Nous appelons donc l'attention des gens de bonne foi sur ce petit stratagème et sur tous ceux qu'ils pourraient reconnaître, afin de les signaler sans ménagement. La possibilité de la fraude et de l'imitation n'empêche pas la réalité des faits, et le spiritisme ne peut que gagner à démasquer les imposteurs. Si quelqu'un nous dit : J'ai vu tel phénomène, mais il y avait supercherie, nous répondrons que c'est possible ; nous avons vu nous-même de soi-disant somnambules simuler le somnambulisme avec beaucoup d'adresse, ce qui n'empêche pas le somnambulisme d'être un fait ; tout le monde a vu des marchands vendre du coton pour de la soie, ce qui n'empêche pas qu'il y ait de véritables étoffes de soie. Il faut examiner toutes les circonstances et voir si le doute est fondé ; mais en cela, comme en toutes choses, il faut être expert ; or, nous ne saurions reconnaître pour juge d'une question quelconque celui qui n'y connaît rien.

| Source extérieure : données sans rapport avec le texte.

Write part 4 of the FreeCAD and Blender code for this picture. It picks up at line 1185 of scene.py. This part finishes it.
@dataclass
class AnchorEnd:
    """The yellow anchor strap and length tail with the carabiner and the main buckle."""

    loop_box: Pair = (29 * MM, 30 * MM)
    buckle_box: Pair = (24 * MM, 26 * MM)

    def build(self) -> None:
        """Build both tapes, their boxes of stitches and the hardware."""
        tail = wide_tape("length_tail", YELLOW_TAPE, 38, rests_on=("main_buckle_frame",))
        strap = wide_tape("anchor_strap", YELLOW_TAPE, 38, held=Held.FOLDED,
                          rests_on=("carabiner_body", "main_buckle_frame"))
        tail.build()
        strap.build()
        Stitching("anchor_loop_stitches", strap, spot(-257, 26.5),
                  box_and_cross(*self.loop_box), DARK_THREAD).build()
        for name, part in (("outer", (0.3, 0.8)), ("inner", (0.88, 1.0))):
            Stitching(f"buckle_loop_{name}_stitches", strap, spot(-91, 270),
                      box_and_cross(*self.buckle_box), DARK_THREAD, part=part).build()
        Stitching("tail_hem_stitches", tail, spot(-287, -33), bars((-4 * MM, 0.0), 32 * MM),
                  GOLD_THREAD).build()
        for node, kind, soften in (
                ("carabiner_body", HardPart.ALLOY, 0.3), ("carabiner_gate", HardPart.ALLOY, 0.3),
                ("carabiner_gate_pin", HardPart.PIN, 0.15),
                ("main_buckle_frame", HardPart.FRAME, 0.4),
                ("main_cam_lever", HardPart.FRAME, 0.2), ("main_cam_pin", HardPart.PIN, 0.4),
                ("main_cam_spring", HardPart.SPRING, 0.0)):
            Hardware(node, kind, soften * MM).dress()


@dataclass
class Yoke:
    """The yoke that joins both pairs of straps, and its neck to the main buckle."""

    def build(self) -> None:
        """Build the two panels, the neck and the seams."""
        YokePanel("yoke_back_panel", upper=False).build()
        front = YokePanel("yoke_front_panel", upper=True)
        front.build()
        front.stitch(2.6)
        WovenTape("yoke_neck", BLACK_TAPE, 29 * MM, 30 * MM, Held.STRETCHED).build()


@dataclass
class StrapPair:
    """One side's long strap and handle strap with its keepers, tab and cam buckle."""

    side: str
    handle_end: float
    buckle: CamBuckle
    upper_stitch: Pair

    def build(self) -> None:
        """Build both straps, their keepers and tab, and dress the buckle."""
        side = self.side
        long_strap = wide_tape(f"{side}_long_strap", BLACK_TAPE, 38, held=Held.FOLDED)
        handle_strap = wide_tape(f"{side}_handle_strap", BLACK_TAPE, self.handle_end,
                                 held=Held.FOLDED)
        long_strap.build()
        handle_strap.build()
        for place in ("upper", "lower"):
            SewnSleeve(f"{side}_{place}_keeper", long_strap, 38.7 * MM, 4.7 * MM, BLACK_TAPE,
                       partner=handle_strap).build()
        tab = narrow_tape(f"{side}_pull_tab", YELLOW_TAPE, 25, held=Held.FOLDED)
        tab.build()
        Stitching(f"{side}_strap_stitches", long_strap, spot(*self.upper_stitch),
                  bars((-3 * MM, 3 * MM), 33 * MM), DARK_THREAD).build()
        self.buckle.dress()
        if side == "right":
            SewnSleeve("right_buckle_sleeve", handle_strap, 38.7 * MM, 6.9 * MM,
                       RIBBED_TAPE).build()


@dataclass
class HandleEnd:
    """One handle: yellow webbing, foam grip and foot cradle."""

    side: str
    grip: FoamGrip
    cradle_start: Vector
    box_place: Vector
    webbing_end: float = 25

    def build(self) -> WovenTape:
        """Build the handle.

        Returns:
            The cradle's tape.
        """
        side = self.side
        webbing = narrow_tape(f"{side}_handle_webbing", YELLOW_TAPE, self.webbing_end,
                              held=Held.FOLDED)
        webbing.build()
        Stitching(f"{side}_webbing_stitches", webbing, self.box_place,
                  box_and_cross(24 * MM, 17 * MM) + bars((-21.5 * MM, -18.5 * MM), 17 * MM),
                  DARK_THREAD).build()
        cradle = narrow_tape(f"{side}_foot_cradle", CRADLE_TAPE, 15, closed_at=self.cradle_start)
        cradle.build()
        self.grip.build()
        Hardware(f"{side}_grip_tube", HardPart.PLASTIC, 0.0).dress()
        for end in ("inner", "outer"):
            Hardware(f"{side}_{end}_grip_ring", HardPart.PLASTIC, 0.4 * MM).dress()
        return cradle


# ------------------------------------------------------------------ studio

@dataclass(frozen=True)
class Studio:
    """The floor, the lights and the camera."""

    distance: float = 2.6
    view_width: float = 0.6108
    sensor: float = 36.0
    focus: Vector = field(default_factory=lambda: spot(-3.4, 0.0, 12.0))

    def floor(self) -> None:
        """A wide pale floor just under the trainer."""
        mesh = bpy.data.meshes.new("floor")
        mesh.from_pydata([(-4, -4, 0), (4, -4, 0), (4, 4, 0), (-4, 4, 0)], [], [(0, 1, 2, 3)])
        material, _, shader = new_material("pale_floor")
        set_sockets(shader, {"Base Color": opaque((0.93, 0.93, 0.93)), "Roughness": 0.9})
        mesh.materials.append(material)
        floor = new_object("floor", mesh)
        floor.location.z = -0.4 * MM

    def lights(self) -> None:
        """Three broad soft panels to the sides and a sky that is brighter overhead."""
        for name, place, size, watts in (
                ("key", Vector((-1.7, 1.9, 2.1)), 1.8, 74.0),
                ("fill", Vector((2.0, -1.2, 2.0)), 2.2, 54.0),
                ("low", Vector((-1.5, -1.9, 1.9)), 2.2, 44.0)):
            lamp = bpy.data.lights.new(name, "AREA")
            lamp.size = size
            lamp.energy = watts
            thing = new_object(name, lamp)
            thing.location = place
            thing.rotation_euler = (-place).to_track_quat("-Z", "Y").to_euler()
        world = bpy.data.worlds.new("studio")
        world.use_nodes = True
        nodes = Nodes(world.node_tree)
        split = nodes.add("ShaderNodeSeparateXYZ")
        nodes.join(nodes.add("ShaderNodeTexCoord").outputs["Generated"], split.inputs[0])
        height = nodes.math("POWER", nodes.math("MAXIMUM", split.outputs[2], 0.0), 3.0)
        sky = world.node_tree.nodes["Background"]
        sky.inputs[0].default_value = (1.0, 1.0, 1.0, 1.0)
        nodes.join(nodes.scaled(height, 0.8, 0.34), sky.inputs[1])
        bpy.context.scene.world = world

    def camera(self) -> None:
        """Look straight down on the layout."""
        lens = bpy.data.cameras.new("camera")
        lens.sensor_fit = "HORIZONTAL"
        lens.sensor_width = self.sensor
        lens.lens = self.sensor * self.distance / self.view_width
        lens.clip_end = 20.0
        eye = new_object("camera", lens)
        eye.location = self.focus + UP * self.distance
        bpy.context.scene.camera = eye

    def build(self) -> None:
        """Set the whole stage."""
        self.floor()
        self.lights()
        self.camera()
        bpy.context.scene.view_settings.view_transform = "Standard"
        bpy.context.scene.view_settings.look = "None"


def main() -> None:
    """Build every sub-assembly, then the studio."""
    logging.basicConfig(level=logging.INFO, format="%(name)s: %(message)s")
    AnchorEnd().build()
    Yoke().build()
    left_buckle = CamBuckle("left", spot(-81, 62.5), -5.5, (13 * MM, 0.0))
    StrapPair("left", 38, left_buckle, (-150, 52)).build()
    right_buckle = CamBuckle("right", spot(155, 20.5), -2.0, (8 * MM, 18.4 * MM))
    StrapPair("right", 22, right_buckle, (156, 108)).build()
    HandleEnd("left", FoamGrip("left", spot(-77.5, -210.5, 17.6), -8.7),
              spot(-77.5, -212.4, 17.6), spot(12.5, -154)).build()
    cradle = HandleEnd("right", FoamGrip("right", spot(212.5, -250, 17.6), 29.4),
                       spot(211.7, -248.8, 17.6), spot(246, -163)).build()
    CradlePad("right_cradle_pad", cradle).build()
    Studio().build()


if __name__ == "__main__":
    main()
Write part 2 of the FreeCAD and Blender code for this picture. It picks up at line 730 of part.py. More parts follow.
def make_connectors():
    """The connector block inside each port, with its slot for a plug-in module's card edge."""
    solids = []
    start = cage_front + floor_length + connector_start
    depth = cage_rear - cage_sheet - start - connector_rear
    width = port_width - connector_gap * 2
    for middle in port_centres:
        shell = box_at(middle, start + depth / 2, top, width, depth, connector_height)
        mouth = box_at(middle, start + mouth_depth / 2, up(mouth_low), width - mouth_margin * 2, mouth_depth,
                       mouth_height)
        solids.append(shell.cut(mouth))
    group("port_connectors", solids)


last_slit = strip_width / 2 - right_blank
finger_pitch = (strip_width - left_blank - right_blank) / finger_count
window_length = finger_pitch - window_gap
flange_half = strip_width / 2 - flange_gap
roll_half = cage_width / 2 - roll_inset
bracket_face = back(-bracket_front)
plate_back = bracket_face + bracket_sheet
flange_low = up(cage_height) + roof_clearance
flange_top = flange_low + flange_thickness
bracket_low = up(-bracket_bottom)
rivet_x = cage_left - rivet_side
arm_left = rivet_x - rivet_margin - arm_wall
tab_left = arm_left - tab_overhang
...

Nous en dirons autant des médiums écrivains. On pense généralement que ceux qui sont mécaniques offrent plus de garantie, non seulement pour l'indépendance des idées, mais aussi contre la supercherie. Eh bien ! c'est une erreur. La fraude se glisse partout, et nous savons qu'avec de l'habileté on peut diriger à volonté même une corbeille ou une planchette qui écrit, et lui donner toutes les apparences des mouvements spontanés. Ce qui lève tous les doutes, ce sont les pensées exprimées, qu'elles viennent d'un médium mécanique, intuitif, auditif, parlant ou voyant. Il y a des communications qui sont tellement en dehors des idées, des connaissances, et même de la portée intellectuelle du médium qu'il faudrait s'abuser étrangement pour lui en faire honneur. Nous reconnaissons au charlatanisme une grande habileté et de fécondes ressources, mais nous ne lui connaissons pas encore le don de donner du savoir à un ignorant, ou de l'esprit à celui qui n'en a pas.